What to work on =
Keep only the lines of the listing that include the word "object", and copy them.
-- BEGIN Data rows --
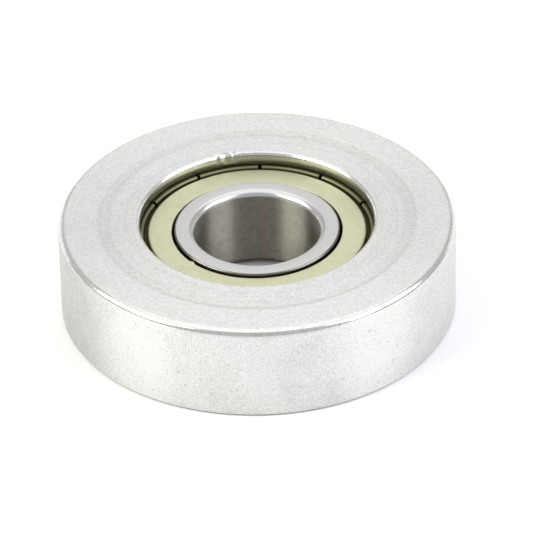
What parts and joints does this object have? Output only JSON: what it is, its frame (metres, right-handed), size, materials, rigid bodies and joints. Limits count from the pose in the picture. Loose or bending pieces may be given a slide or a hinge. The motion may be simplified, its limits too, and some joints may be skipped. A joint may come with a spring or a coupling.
{
  "type": "yoke-type cam follower",
  "caption": "Lipped aluminium roller tyre pressed over a shielded deep-groove ball bearing, bored for a fixed stud or pin.",
  "frame": {"origin": "centre of the tyre's rear face, which is the lowest face when the roller lies with its lipped face up", "axes": "+Z along the bearing's axis, out of the tyre's lipped face; +X and +Y across the roller"},
  "size_m": [0.0508, 0.0508, 0.0127],
  "materials": {
    "tyre_aluminium": "turned and tumbled, satin",
    "ring_steel": "ground faces, honed bore",
    "shield_zinc": "satin zinc plate with a pale yellow-green cast",
    "cage_steel": "pressed sheet, dull",
    "ball_steel": "polished"
  },
  "bodies": {
    "mount_ring": {"inner_ring": "ring_steel"},
    "roller": {"tyre": "tyre_aluminium", "outer_ring": "ring_steel", "shield_upper": "shield_zinc", "shield_lower": "shield_zinc"},
    "cage": {"cage_upper": "cage_steel", "cage_lower": "cage_steel", "cage_rivet_1": "cage_steel", "cage_rivet_2": "cage_steel", "cage_rivet_3": "cage_steel", "cage_rivet_4": "cage_steel", "cage_rivet_5": "cage_steel", "cage_rivet_6": "cage_steel", "cage_rivet_7": "cage_steel", "cage_rivet_8": "cage_steel"},
    "ball_1_body": {"ball_1": "ball_steel"},
    "ball_2_body": {"ball_2": "ball_steel"},
    "ball_3_body": {"ball_3": "ball_steel"},
    "ball_4_body": {"ball_4": "ball_steel"},
    "ball_5_body": {"ball_5": "ball_steel"},
    "ball_6_body": {"ball_6": "ball_steel"},
    "ball_7_body": {"ball_7": "ball_steel"},
    "ball_8_body": {"ball_8": "ball_steel"}
  },
  "joints": [
    {"name": "tyre_spin", "type": "hinge", "parent": "mount_ring", "child": "roller", "pos_m": [0, 0, 0.0057], "axis": [0, 0, 1], "continuous": true},
    {"name": "cage_spin", "type": "hinge", "parent": "mount_ring", "child": "cage", "pos_m": [0, 0, 0.0057], "axis": [0, 0, 1], "continuous": true},
    {"name": "ball_1_spin", "type": "hinge", "parent": "cage", "child": "ball_1_body", "pos_m": [0.0125, 0, 0.0057], "axis": [0, 0, 1], "continuous": true},
    {"name": "ball_2_spin", "type": "hinge", "parent": "cage", "child": "ball_2_body", "pos_m": [0.00884, 0.00884, 0.0057], "axis": [0, 0, 1], "continuous": true},
    {"name": "ball_3_spin", "type": "hinge", "parent": "cage", "child": "ball_3_body", "pos_m": [0, 0.0125, 0.0057], "axis": [0, 0, 1], "continuous": true},
    {"name": "ball_4_spin", "type": "hinge", "parent": "cage", "child": "ball_4_body", "pos_m": [-0.00884, 0.00884, 0.0057], "axis": [0, 0, 1], "continuous": true},
    {"name": "ball_5_spin", "type": "hinge", "parent": "cage", "child": "ball_5_body", "pos_m": [-0.0125, 0, 0.0057], "axis": [0, 0, 1], "continuous": true},
    {"name": "ball_6_spin", "type": "hinge", "parent": "cage", "child": "ball_6_body", "pos_m": [-0.00884, -0.00884, 0.0057], "axis": [0, 0, 1], "continuous": true},
    {"name": "ball_7_spin", "type": "hinge", "parent": "cage", "child": "ball_7_body", "pos_m": [0, -0.0125, 0.0057], "axis": [0, 0, 1], "continuous": true},
    {"name": "ball_8_spin", "type": "hinge", "parent": "cage", "child": "ball_8_body", "pos_m": [0.00884, -0.00884, 0.0057], "axis": [0, 0, 1], "continuous": true}
  ],
  "couplings": [
    {"joint": "cage_spin", "follows": "tyre_spin", "ratio": 0.61906},
    {"joint": "ball_1_spin", "follows": "tyre_spin", "ratio": 1.9807},
    {"joint": "ball_2_spin", "follows": "tyre_spin", "ratio": 1.9807},
    {"joint": "ball_3_spin", "follows": "tyre_spin", "ratio": 1.9807},
    {"joint": "ball_4_spin", "follows": "tyre_spin", "ratio": 1.9807},
    {"joint": "ball_5_spin", "follows": "tyre_spin", "ratio": 1.9807},
    {"joint": "ball_6_spin", "follows": "tyre_spin", "ratio": 1.9807},
    {"joint": "ball_7_spin", "follows": "tyre_spin", "ratio": 1.9807},
    {"joint": "ball_8_spin", "follows": "tyre_spin", "ratio": 1.9807}
  ]
}
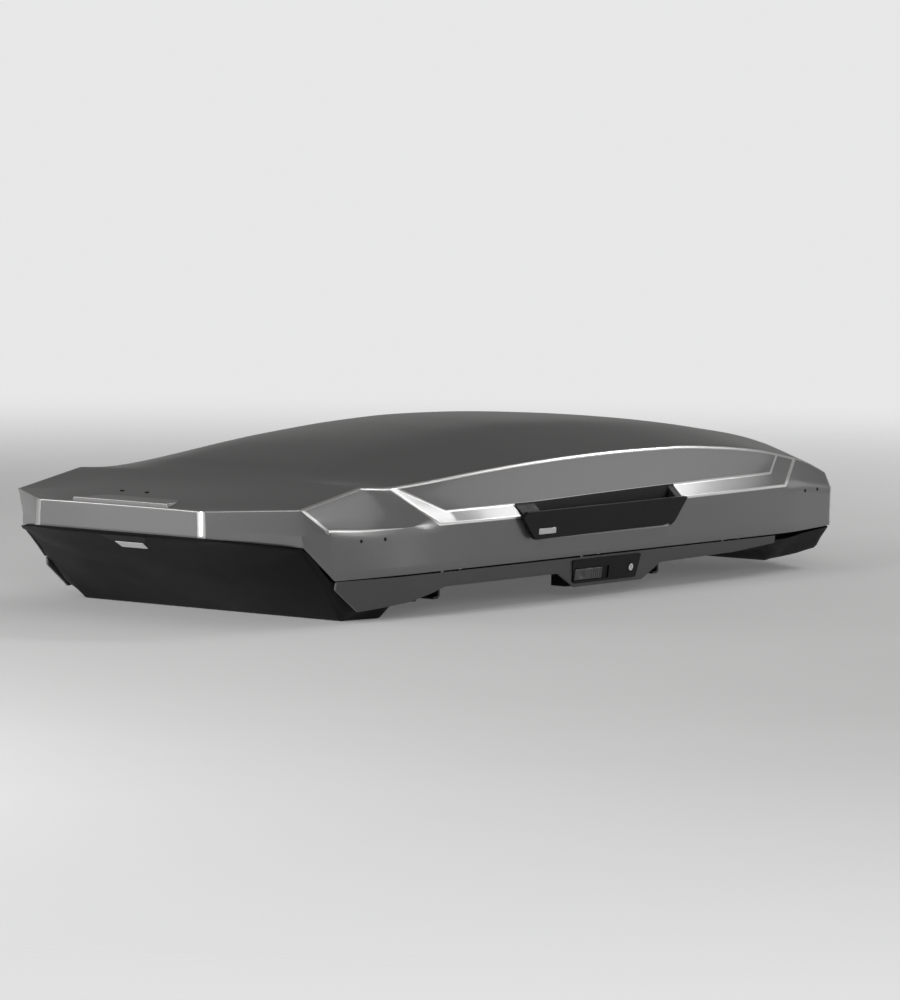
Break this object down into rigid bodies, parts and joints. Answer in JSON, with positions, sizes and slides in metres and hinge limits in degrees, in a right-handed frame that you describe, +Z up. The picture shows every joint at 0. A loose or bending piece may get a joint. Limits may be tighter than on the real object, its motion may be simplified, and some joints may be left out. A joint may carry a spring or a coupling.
{
  "type": "roof cargo box",
  "caption": "Hard-shell car roof cargo box with a faceted tail, stepped sides with black grips, a lid that opens from either side, lid lifters and quick crossbar clamps.",
  "frame": {"origin": "centre of the overall box's bottom: mid length, mid width, at the level of the keel pads that it stands on", "axes": "+Y towards the nose, the car's direction of travel; +X to the car's right; +Z up"},
  "size_m": [0.8702, 2.16, 0.365],
  "materials": {
    "lid_finish": "satin metallic gunmetal film on moulded sheet",
    "sill_plastic": "satin dark grey moulded",
    "base_plastic": "fine grained black moulded sheet",
    "trim_plastic": "satin black moulded",
    "latch_plastic": "satin charcoal",
    "badge_plastic": "blank satin silver plate",
    "knob_plastic": "satin red, so an undone clamp is seen",
    "rubber": "matt",
    "steel": "zinc plated",
    "jaw_steel": "black coated steel",
    "rail_aluminium": "extruded, plain",
    "chrome": "polished"
  },
  "bodies": {
    "base": {"base_tail": "base_plastic", "base_floor": "base_plastic", "base_nose": "base_plastic", "sill_trim_right": "sill_plastic", "sill_trim_left": "sill_plastic", "lock_plate_right": "base_plastic", "lock_plate_left": "base_plastic", "lock_case_right": "base_plastic", "lock_case_left": "base_plastic", "hinge_bracket_right": "steel", "hinge_bracket_left": "steel", "hinge_rod_right": "steel", "hinge_rod_left": "steel", "floor_rails": "rail_aluminium", "base_mat": "rubber", "rim_seal": "rubber", "badge_plate": "badge_plastic", "base_screws": "steel", "clamp_housing_rear_right": "base_plastic", "clamp_housing_rear_left": "base_plastic", "clamp_housing_front_right": "base_plastic", "clamp_housing_front_left": "base_plastic"},
    "rail_right": {"hinge_rail_right": "steel"},
    "lid": {"lid_shell": "lid_finish", "lid_ribs": "trim_plastic", "lid_rivets": "trim_plastic", "handle_right": "trim_plastic", "handle_left": "trim_plastic", "grip_tray_right": "trim_plastic", "grip_tray_left": "trim_plastic", "handle_badge_right": "badge_plastic", "handle_badge_left": "badge_plastic", "lid_pivot_right": "steel", "lid_pivot_left": "steel"},
    "rail_left": {"hinge_rail_left": "steel"},
    "lifter_tubes_right": {"lifter_tube_right": "trim_plastic"},
    "lifter_tubes_left": {"lifter_tube_left": "trim_plastic"},
    "lifter_rods_right": {"lifter_rod_right": "steel"},
    "lifter_rods_left": {"lifter_rod_left": "steel"},
    "latch_right": {"slide_latch_right": "latch_plastic", "lock_bar_right": "steel"},
    "latch_left": {"slide_latch_left": "latch_plastic", "lock_bar_left": "steel"},
    "key_right": {"key_cylinder_right": "chrome"},
    "key_left": {"key_cylinder_left": "chrome"},
    "knob_rear_right": {"clamp_knob_rear_right": "knob_plastic"},
    "jaw_rear_right": {"clamp_jaw_rear_right": "jaw_steel"},
    "knob_rear_left": {"clamp_knob_rear_left": "knob_plastic"},
    "jaw_rear_left": {"clamp_jaw_rear_left": "jaw_steel"},
    "knob_front_right": {"clamp_knob_front_right": "knob_plastic"},
    "jaw_front_right": {"clamp_jaw_front_right": "jaw_steel"},
    "knob_front_left": {"clamp_knob_front_left": "knob_plastic"},
    "jaw_front_left": {"clamp_jaw_front_left": "jaw_steel"}
  },
  "joints": [
    {"name": "lid_opens_from_right", "type": "hinge", "parent": "base", "child": "rail_right", "pos_m": [-0.398, 0, 0.1], "axis": [0, -1, 0], "range_deg": [0, 50]},
    {"name": "lid_opens_from_left", "type": "hinge", "parent": "rail_right", "child": "lid", "pos_m": [0.398, 0, 0.1], "axis": [0, 1, 0], "range_deg": [0, 50]},
    {"name": "left_rail_turns", "type": "hinge", "parent": "lid", "child": "rail_left", "pos_m": [-0.398, 0, 0.1], "axis": [0, 1, 0], "range_deg": [0, 50]},
    {"name": "right_lifters_tilt", "type": "hinge", "parent": "lid", "child": "lifter_tubes_right", "pos_m": [0.328, 0, 0.19], "axis": [0, -1, 0], "range_deg": [0, 14]},
    {"name": "right_lifters_extend", "type": "slide", "parent": "lifter_tubes_right", "child": "lifter_rods_right", "axis": [0.0844, 0, -0.9964], "range_m": [0, 0.0471]},
    {"name": "left_lifters_tilt", "type": "hinge", "parent": "lid", "child": "lifter_tubes_left", "pos_m": [-0.328, 0, 0.19], "axis": [0, 1, 0], "range_deg": [0, 14]},
    {"name": "left_lifters_extend", "type": "slide", "parent": "lifter_tubes_left", "child": "lifter_rods_left", "axis": [-0.0844, 0, -0.9964], "range_m": [0, 0.0471]},
    {"name": "right_latch_slides", "type": "slide", "parent": "base", "child": "latch_right", "axis": [0, 1, 0], "range_m": [0, 0.025]},
    {"name": "right_key_turns", "type": "hinge", "parent": "base", "child": "key_right", "pos_m": [0.40787, 0.126, 0.056], "axis": [0.9923, 0, -0.124], "range_deg": [0, 90]},
    {"name": "left_latch_slides", "type": "slide", "parent": "base", "child": "latch_left", "axis": [0, 1, 0], "range_m": [0, 0.025]},
    {"name": "left_key_turns", "type": "hinge", "parent": "base", "child": "key_left", "pos_m": [-0.40787, 0.126, 0.056], "axis": [-0.9923, 0, -0.124], "range_deg": [0, 90]},
    {"name": "rear_right_knob_turns", "type": "hinge", "parent": "base", "child": "knob_rear_right", "pos_m": [0.3, -0.478, 0.1], "axis": [0, 0, 1], "range_deg": [0, 1080]},
    {"name": "rear_right_jaw_drops", "type": "slide", "parent": "base", "child": "jaw_rear_right", "axis": [0, 0, -1], "range_m": [0, 0.012]},
    {"name": "rear_left_knob_turns", "type": "hinge", "parent": "base", "child": "knob_rear_left", "pos_m": [-0.3, -0.478, 0.1], "axis": [0, 0, 1], "range_deg": [0, 1080]},
    {"name": "rear_left_jaw_drops", "type": "slide", "parent": "base", "child": "jaw_rear_left", "axis": [0, 0, -1], "range_m": [0, 0.012]},
    {"name": "front_right_knob_turns", "type": "hinge", "parent": "base", "child": "knob_front_right", "pos_m": [0.3, 0.312, 0.1], "axis": [0, 0, 1], "range_deg": [0, 1080]},
    {"name": "front_right_jaw_drops", "type": "slide", "parent": "base", "child": "jaw_front_right", "axis": [0, 0, -1], "range_m": [0, 0.012]},
    {"name": "front_left_knob_turns", "type": "hinge", "parent": "base", "child": "knob_front_left", "pos_m": [-0.3, 0.312, 0.1], "axis": [0, 0, 1], "range_deg": [0, 1080]},
    {"name": "front_left_jaw_drops", "type": "slide", "parent": "base", "child": "jaw_front_left", "axis": [0, 0, -1], "range_m": [0, 0.012]}
  ],
  "couplings": [
    {"joint": "left_rail_turns", "follows": "lid_opens_from_right", "ratio": 1},
    {"joint": "right_lifters_tilt", "follows": "lid_opens_from_left", "ratio": 0.27209},
    {"joint": "right_lifters_extend", "follows": "lid_opens_from_left", "m_per_rad": 0.053086},
    {"joint": "left_lifters_tilt", "follows": "lid_opens_from_right", "ratio": 0.27209},
    {"joint": "left_lifters_extend", "follows": "lid_opens_from_right", "m_per_rad": 0.053086},
    {"joint": "rear_right_jaw_drops", "follows": "rear_right_knob_turns", "m_per_rad": 0.00063656},
    {"joint": "rear_left_jaw_drops", "follows": "rear_left_knob_turns", "m_per_rad": 0.00063656},
    {"joint": "front_right_jaw_drops", "follows": "front_right_knob_turns", "m_per_rad": 0.00063656},
    {"joint": "front_left_jaw_drops", "follows": "front_left_knob_turns", "m_per_rad": 0.00063656}
  ]
}
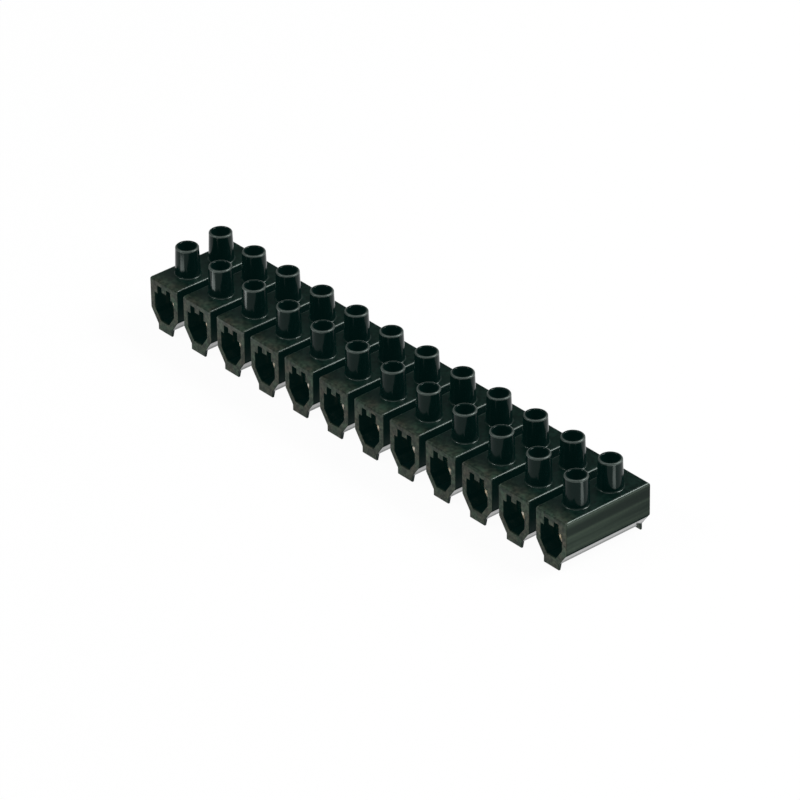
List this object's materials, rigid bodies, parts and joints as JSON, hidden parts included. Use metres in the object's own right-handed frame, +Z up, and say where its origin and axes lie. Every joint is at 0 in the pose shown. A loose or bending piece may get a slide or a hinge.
-- END Data rows --
Result =
What parts and joints does this object have? Output only JSON: what it is, its frame (metres, right-handed), size, materials, rigid bodies and joints. Limits count from the pose in the picture. Loose or bending pieces may be given a slide or a hinge. The motion may be simplified, its limits too, and some joints may be skipped. A joint may come with a spring or a coupling.
Break this object down into rigid bodies, parts and joints. Answer in JSON, with positions, sizes and slides in metres and hinge limits in degrees, in a right-handed frame that you describe, +Z up. The picture shows every joint at 0. A loose or bending piece may get a joint. Limits may be tighter than on the real object, its motion may be simplified, and some joints may be left out. A joint may carry a spring or a coupling.
List this object's materials, rigid bodies, parts and joints as JSON, hidden parts included. Use metres in the object's own right-handed frame, +Z up, and say where its origin and axes lie. Every joint is at 0 in the pose shown. A loose or bending piece may get a slide or a hinge.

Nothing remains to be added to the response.